A note on surjective polynomial operators

A linear Markov chain is a discrete time stochastic process whose transitions depend only on the current state of the process. A nonlinear Markov chain is a discrete time stochastic process whose transitions may depend on both the current state and the current distribution of the process. These processes arise naturally in the study of the limit behavior of a large number of weakly interacting Markov processes. The nonlinear Markov processes were introduced by McKean and have been extensively studied in the context of nonlinear Chapman–Kolmogorov equations as well as nonlinear Fokker–Planck equations. The nonlinear Markov chain over a finite state space can be identified by a continuous mapping (a nonlinear Markov operator) defined on a set of all probability distributions (which is a simplex) of the finite state space and by a family of transition matrices depending on occupation probability distributions of states. Particularly, a linear Markov operator is a linear operator associated with a square stochastic matrix.

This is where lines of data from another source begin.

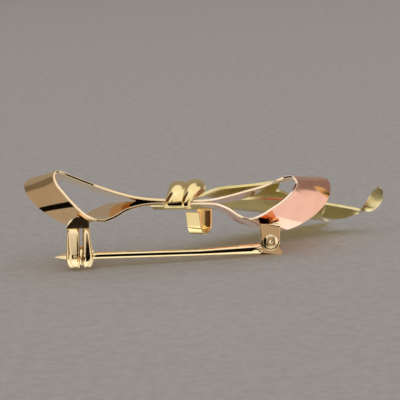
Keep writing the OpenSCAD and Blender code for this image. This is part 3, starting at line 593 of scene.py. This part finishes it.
def tentPiece():
    # sphere, coloured by the direction from its middle
    rows, columns = studio["tentRows"] + 1, studio["tentColumns"]
    lat = np.radians(np.linspace(-90, 90, rows))[:, None]
    lon = np.radians(np.linspace(0, 360, columns, endpoint=False))[None, :]
    grid = studio["tentRadius"] * np.stack([np.cos(lat) * np.cos(lon), np.cos(lat) * np.sin(lon),
                                            np.sin(lat) + 0 * lon], -1)
    tree = Tree("tent")
    spot = tree.node("ShaderNodeTexCoord", output=3)
    direction = tree.node("ShaderNodeVectorMath", dict(operation="NORMALIZE"), {0: spot})
    x, y, z = [tree.node("ShaderNodeSeparateXYZ", {}, {0: direction}, output=i) for i in range(3)]
    perRadian = 57.2958
    azimuth = x.math("ARCTAN2", y) * perRadian
    elevation = z.math("ARCSINE") * perRadian
    glow = tree.mix(elevation.ramp(-studio["tentBlend"], studio["tentBlend"]),
                    studio["tentBottom"], studio["tentTop"])

    def inside(value, middle, half, soft):
        return (value - middle).math("ABSOLUTE").ramp(half + soft, half)

    for az, el, halfAz, halfEl, soft, *lean, color in tentParts.values():
        height = elevation - (azimuth - az) * lean[0] if lean else elevation
        share = inside(azimuth, az, halfAz, soft) * inside(height, el, halfEl, soft)
        glow = tree.mix(share, glow, color)
    fromFront = 180 - azimuth.math("ABSOLUTE")
    for az, el, halfAz, halfEl, soft, color in frontParts.values():
        share = inside(fromFront, az, halfAz, soft) * inside(elevation, el, halfEl, soft)
        glow = tree.mix(share, glow, color)
    faces = gridFaces(rows, columns, closed=True)
    return glowPiece("tent", grid.reshape(-1, 3), faces.tolist(), tree, glow)


def softBox(name, at, size, facing, power):
    data = bpy.data.lights.new(name, "AREA")
    data.shape, data.size, data.size_y = "RECTANGLE", *size
    data.energy = power
    lamp = bpy.data.objects.new(name, data)
    normal = (Vector(facing) - Vector(at)).normalized()
    lamp.matrix_world = (Matrix.Translation(Vector(at))
                         @ normal.to_track_quat("-Z", "Y").to_matrix().to_4x4())
    lamp.visible_glossy = False
    bpy.context.scene.collection.objects.link(lamp)
    return lamp


def cardPiece(name, at, length, width, color):
    along, over, middle = np.array(length) / 2, np.array(width) / 2, np.array(at)
    corners = [middle + a * along + b * over for a, b in ((-1, -1), (1, -1), (1, 1), (-1, 1))]
    return glowPiece(name, laid(corners), [[0, 1, 2, 3]], Tree(name), color)


sweepPiece()
tentPiece()
for name, card in cards.items():
    cardPiece(name, *card)
softBox("top_box", studio["boxAt"], studio["boxSize"], (0, 0, 0), studio["boxPower"])
world = bpy.data.worlds.new("studio")
world.use_nodes = True
background = world.node_tree.nodes["Background"].inputs
background["Color"].default_value = (*studio["air"], 1)
background["Strength"].default_value = studio["airStrength"]
world.cycles_visibility.glossy = False
bpy.context.scene.world = world
bpy.context.scene.view_settings.view_transform = "Standard"
print("studio made")
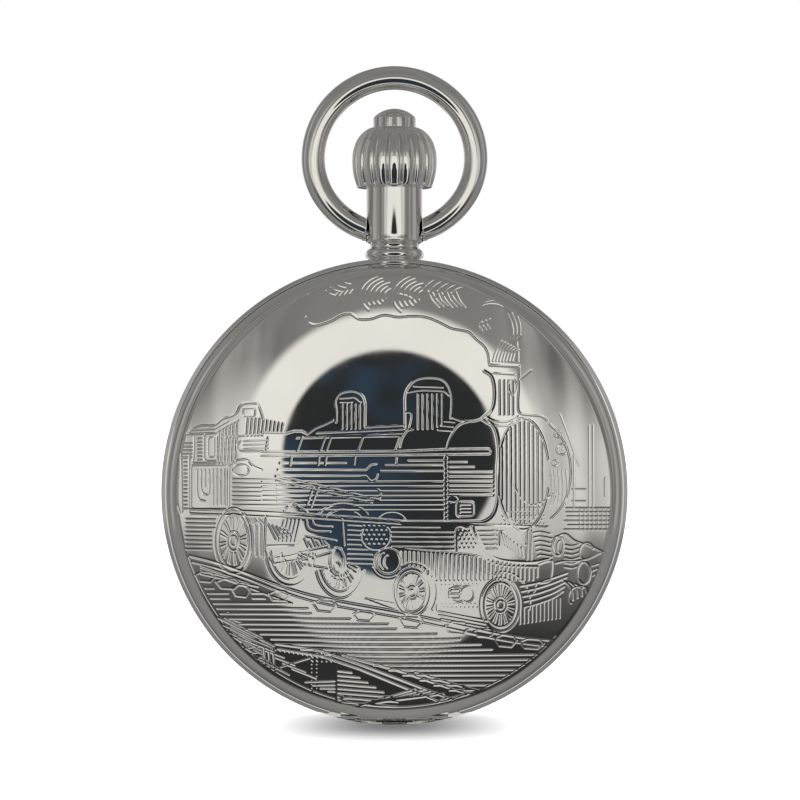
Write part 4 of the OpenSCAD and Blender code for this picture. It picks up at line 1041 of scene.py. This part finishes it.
# push button: a low dome over a straight side, with its rod
cap = [(r_, 38.80 - 2.95 + math.sqrt(2.95 ** 2 - r_ * r_)) for r_ in np.linspace(0, 2.02, 16)]
prof = cap + [(2.07, cap[-1][1] - 0.045), (2.115, cap[-1][1] - 0.10), (2.14, cap[-1][1] - 0.17), (2.15, cap[-1][1] - 0.25), (2.15, 36.5), (2.15, 35.05), (2.1, 34.97), (2.0, 34.95), (0.3, 34.95), (0.25, 34.9), (0.25, 22.5), (0, 22.5)]
lathe("push_button_turned", prof, "push_button", "polished_nickel", 128, "y", (0, 0), ("push_button",), closed=False)

# ------------------------------------------------------------------ case band
def band_mod(r, h, ang):
    return r, h


prof = fillet([(20.5, -2.7, 0.05), (23.12, -2.7, 0.1), (23.5, -2.36, 0.22), (23.5, 2.36, 0.22), (23.12, 2.7, 0.1), (20.5, 2.7, 0.05)], seg=6)
P = np.array(prof)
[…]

It is well-known that a linear Markov operator is a surjection of the simplex if and only if it is a bijection. The similar problem was open for a nonlinear Markov operator associated with a stochastic hyper-matrix. We solve it in this paper. Namely, we show that a nonlinear Markov operator associated with a stochastic hyper-matrix is a surjection of the simplex if and only if it is a permutation of the Lotka–Volterra operator.